* _Exercise directions_:
Return all lines with the word "scene" in them.

* _Dataset excerpt_:
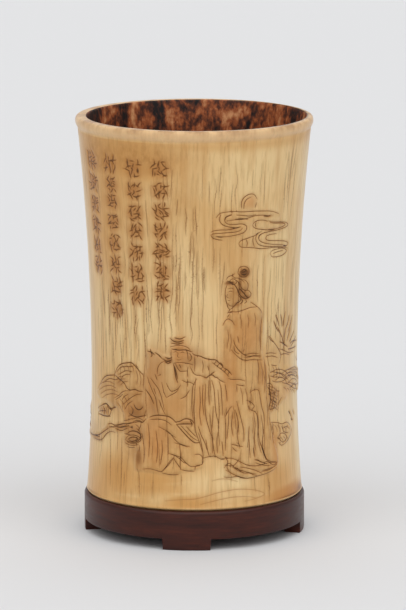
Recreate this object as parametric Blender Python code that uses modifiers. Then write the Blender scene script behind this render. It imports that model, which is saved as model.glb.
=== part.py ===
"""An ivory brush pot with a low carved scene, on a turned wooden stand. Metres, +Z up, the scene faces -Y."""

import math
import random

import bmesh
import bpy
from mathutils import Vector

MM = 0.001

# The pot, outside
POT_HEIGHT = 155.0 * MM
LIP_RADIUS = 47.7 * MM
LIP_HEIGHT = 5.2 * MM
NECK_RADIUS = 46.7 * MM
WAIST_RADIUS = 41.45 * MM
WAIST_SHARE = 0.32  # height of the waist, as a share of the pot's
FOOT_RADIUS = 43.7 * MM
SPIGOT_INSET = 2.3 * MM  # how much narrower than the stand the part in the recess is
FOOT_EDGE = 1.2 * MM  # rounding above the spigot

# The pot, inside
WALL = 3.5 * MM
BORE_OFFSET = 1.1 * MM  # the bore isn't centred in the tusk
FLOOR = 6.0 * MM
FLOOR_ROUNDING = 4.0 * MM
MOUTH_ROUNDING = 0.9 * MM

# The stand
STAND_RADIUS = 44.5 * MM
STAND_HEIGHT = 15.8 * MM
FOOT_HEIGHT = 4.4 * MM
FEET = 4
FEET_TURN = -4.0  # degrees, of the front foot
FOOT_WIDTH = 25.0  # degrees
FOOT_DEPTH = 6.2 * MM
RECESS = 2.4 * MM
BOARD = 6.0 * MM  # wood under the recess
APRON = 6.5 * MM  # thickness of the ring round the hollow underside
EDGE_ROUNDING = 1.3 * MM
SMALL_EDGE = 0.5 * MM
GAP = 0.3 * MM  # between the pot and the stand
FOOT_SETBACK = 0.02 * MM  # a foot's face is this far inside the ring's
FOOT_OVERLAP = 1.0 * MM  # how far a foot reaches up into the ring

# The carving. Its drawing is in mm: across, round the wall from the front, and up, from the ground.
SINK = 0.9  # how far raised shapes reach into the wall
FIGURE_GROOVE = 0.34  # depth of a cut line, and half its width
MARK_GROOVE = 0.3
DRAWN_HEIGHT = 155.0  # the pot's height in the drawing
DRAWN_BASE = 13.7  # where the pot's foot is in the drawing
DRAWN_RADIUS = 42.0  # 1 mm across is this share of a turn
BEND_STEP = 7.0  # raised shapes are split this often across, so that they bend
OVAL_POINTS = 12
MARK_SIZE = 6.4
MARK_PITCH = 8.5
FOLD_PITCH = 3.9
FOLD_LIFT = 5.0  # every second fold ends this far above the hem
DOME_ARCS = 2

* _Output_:
Recreate this object as parametric Blender Python code that uses modifiers. Then write the Blender scene script behind this render. It imports that model, which is saved as model.glb.
"""An ivory brush pot with a low carved scene, on a turned wooden stand. Metres, +Z up, the scene faces -Y."""